** begin Data segment **
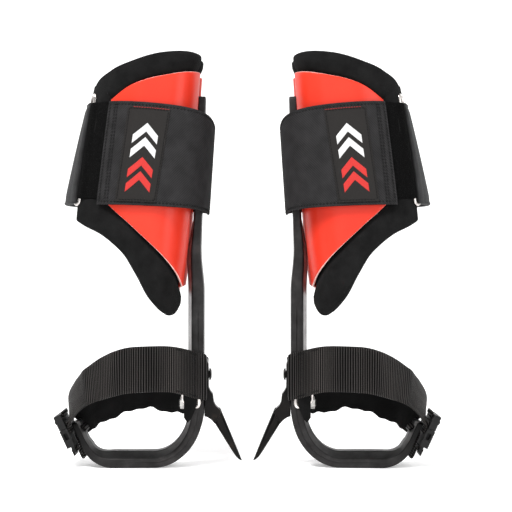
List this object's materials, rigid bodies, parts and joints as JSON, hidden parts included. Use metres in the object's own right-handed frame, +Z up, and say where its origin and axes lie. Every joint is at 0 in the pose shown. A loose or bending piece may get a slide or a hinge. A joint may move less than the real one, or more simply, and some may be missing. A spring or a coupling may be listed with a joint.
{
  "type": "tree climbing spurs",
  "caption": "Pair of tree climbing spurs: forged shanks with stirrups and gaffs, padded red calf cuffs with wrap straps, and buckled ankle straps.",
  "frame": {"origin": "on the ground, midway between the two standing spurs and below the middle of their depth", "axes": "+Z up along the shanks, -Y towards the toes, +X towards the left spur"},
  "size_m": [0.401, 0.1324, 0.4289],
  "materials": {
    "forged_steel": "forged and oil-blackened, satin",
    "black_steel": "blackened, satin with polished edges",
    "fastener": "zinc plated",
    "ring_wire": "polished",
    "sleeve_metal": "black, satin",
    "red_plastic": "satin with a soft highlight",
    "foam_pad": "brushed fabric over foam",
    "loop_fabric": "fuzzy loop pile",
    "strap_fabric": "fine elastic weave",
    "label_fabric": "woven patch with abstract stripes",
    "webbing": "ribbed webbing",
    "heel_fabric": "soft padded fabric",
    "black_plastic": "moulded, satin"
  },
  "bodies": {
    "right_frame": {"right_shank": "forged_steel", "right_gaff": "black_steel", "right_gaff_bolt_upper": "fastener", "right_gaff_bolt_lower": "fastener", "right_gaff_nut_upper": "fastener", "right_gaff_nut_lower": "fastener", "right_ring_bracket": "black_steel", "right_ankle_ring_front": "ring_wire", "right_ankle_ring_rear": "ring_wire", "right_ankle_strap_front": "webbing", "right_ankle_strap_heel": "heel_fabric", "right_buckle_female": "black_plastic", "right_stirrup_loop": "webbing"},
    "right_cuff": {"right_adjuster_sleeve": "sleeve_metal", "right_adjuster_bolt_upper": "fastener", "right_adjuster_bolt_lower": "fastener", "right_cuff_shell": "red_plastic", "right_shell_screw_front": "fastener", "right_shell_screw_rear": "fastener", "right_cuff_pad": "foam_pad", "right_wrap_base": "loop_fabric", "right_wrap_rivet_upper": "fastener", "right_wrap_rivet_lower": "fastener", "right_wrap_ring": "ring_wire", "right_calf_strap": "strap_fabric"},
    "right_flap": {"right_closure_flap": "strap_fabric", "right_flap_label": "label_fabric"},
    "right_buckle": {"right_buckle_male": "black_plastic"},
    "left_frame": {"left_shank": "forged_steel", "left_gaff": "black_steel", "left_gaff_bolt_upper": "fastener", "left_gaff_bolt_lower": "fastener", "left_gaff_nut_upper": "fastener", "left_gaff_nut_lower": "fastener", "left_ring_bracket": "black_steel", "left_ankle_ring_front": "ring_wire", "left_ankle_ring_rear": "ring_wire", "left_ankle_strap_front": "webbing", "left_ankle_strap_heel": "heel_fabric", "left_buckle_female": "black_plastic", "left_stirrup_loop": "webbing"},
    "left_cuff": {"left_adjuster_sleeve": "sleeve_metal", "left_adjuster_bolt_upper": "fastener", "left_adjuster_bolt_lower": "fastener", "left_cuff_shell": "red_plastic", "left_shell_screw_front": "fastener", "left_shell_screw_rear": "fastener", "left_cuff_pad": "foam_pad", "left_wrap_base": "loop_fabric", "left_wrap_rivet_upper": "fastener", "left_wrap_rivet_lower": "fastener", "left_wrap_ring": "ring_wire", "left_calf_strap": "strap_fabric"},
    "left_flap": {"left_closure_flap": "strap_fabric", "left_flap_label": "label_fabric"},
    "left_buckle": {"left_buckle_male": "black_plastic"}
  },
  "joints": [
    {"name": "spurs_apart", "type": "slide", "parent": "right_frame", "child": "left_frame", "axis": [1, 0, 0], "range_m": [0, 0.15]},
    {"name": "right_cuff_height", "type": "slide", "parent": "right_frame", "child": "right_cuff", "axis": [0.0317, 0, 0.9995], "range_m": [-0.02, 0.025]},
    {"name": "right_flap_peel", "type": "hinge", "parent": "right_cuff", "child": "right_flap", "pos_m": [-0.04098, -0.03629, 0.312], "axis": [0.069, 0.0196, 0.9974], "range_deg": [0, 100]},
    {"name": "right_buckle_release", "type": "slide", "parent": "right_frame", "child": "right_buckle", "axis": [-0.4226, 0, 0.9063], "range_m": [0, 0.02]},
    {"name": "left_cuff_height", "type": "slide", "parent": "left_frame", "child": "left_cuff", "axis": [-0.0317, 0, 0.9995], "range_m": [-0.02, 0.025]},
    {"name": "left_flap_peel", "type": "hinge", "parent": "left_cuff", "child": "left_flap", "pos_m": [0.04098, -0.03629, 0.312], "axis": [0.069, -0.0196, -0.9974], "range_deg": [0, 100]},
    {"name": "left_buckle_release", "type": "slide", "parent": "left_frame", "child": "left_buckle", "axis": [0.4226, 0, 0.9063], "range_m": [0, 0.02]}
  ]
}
** end Data segment **
Restate the listing in full, word for word.

Exercise result
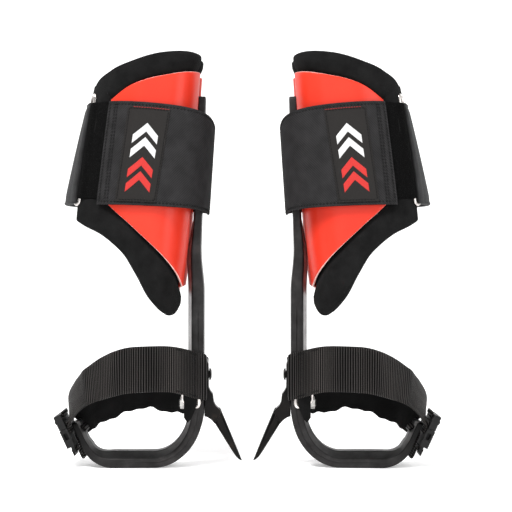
List this object's materials, rigid bodies, parts and joints as JSON, hidden parts included. Use metres in the object's own right-handed frame, +Z up, and say where its origin and axes lie. Every joint is at 0 in the pose shown. A loose or bending piece may get a slide or a hinge. A joint may move less than the real one, or more simply, and some may be missing. A spring or a coupling may be listed with a joint.
{
  "type": "tree climbing spurs",
  "caption": "Pair of tree climbing spurs: forged shanks with stirrups and gaffs, padded red calf cuffs with wrap straps, and buckled ankle straps.",
  "frame": {"origin": "on the ground, midway between the two standing spurs and below the middle of their depth", "axes": "+Z up along the shanks, -Y towards the toes, +X towards the left spur"},
  "size_m": [0.401, 0.1324, 0.4289],
  "materials": {
    "forged_steel": "forged and oil-blackened, satin",
    "black_steel": "blackened, satin with polished edges",
    "fastener": "zinc plated",
    "ring_wire": "polished",
    "sleeve_metal": "black, satin",
    "red_plastic": "satin with a soft highlight",
    "foam_pad": "brushed fabric over foam",
    "loop_fabric": "fuzzy loop pile",
    "strap_fabric": "fine elastic weave",
    "label_fabric": "woven patch with abstract stripes",
    "webbing": "ribbed webbing",
    "heel_fabric": "soft padded fabric",
    "black_plastic": "moulded, satin"
  },
  "bodies": {
    "right_frame": {"right_shank": "forged_steel", "right_gaff": "black_steel", "right_gaff_bolt_upper": "fastener", "right_gaff_bolt_lower": "fastener", "right_gaff_nut_upper": "fastener", "right_gaff_nut_lower": "fastener", "right_ring_bracket": "black_steel", "right_ankle_ring_front": "ring_wire", "right_ankle_ring_rear": "ring_wire", "right_ankle_strap_front": "webbing", "right_ankle_strap_heel": "heel_fabric", "right_buckle_female": "black_plastic", "right_stirrup_loop": "webbing"},
    "right_cuff": {"right_adjuster_sleeve": "sleeve_metal", "right_adjuster_bolt_upper": "fastener", "right_adjuster_bolt_lower": "fastener", "right_cuff_shell": "red_plastic", "right_shell_screw_front": "fastener", "right_shell_screw_rear": "fastener", "right_cuff_pad": "foam_pad", "right_wrap_base": "loop_fabric", "right_wrap_rivet_upper": "fastener", "right_wrap_rivet_lower": "fastener", "right_wrap_ring": "ring_wire", "right_calf_strap": "strap_fabric"},
    "right_flap": {"right_closure_flap": "strap_fabric", "right_flap_label": "label_fabric"},
    "right_buckle": {"right_buckle_male": "black_plastic"},
    "left_frame": {"left_shank": "forged_steel", "left_gaff": "black_steel", "left_gaff_bolt_upper": "fastener", "left_gaff_bolt_lower": "fastener", "left_gaff_nut_upper": "fastener", "left_gaff_nut_lower": "fastener", "left_ring_bracket": "black_steel", "left_ankle_ring_front": "ring_wire", "left_ankle_ring_rear": "ring_wire", "left_ankle_strap_front": "webbing", "left_ankle_strap_heel": "heel_fabric", "left_buckle_female": "black_plastic", "left_stirrup_loop": "webbing"},
    "left_cuff": {"left_adjuster_sleeve": "sleeve_metal", "left_adjuster_bolt_upper": "fastener", "left_adjuster_bolt_lower": "fastener", "left_cuff_shell": "red_plastic", "left_shell_screw_front": "fastener", "left_shell_screw_rear": "fastener", "left_cuff_pad": "foam_pad", "left_wrap_base": "loop_fabric", "left_wrap_rivet_upper": "fastener", "left_wrap_rivet_lower": "fastener", "left_wrap_ring": "ring_wire", "left_calf_strap": "strap_fabric"},
    "left_flap": {"left_closure_flap": "strap_fabric", "left_flap_label": "label_fabric"},
    "left_buckle": {"left_buckle_male": "black_plastic"}
  },
  "joints": [
    {"name": "spurs_apart", "type": "slide", "parent": "right_frame", "child": "left_frame", "axis": [1, 0, 0], "range_m": [0, 0.15]},
    {"name": "right_cuff_height", "type": "slide", "parent": "right_frame", "child": "right_cuff", "axis": [0.0317, 0, 0.9995], "range_m": [-0.02, 0.025]},
    {"name": "right_flap_peel", "type": "hinge", "parent": "right_cuff", "child": "right_flap", "pos_m": [-0.04098, -0.03629, 0.312], "axis": [0.069, 0.0196, 0.9974], "range_deg": [0, 100]},
    {"name": "right_buckle_release", "type": "slide", "parent": "right_frame", "child": "right_buckle", "axis": [-0.4226, 0, 0.9063], "range_m": [0, 0.02]},
    {"name": "left_cuff_height", "type": "slide", "parent": "left_frame", "child": "left_cuff", "axis": [-0.0317, 0, 0.9995], "range_m": [-0.02, 0.025]},
    {"name": "left_flap_peel", "type": "hinge", "parent": "left_cuff", "child": "left_flap", "pos_m": [0.04098, -0.03629, 0.312], "axis": [0.069, -0.0196, -0.9974], "range_deg": [0, 100]},
    {"name": "left_buckle_release", "type": "slide", "parent": "left_frame", "child": "left_buckle", "axis": [0.4226, 0, 0.9063], "range_m": [0, 0.02]}
  ]
}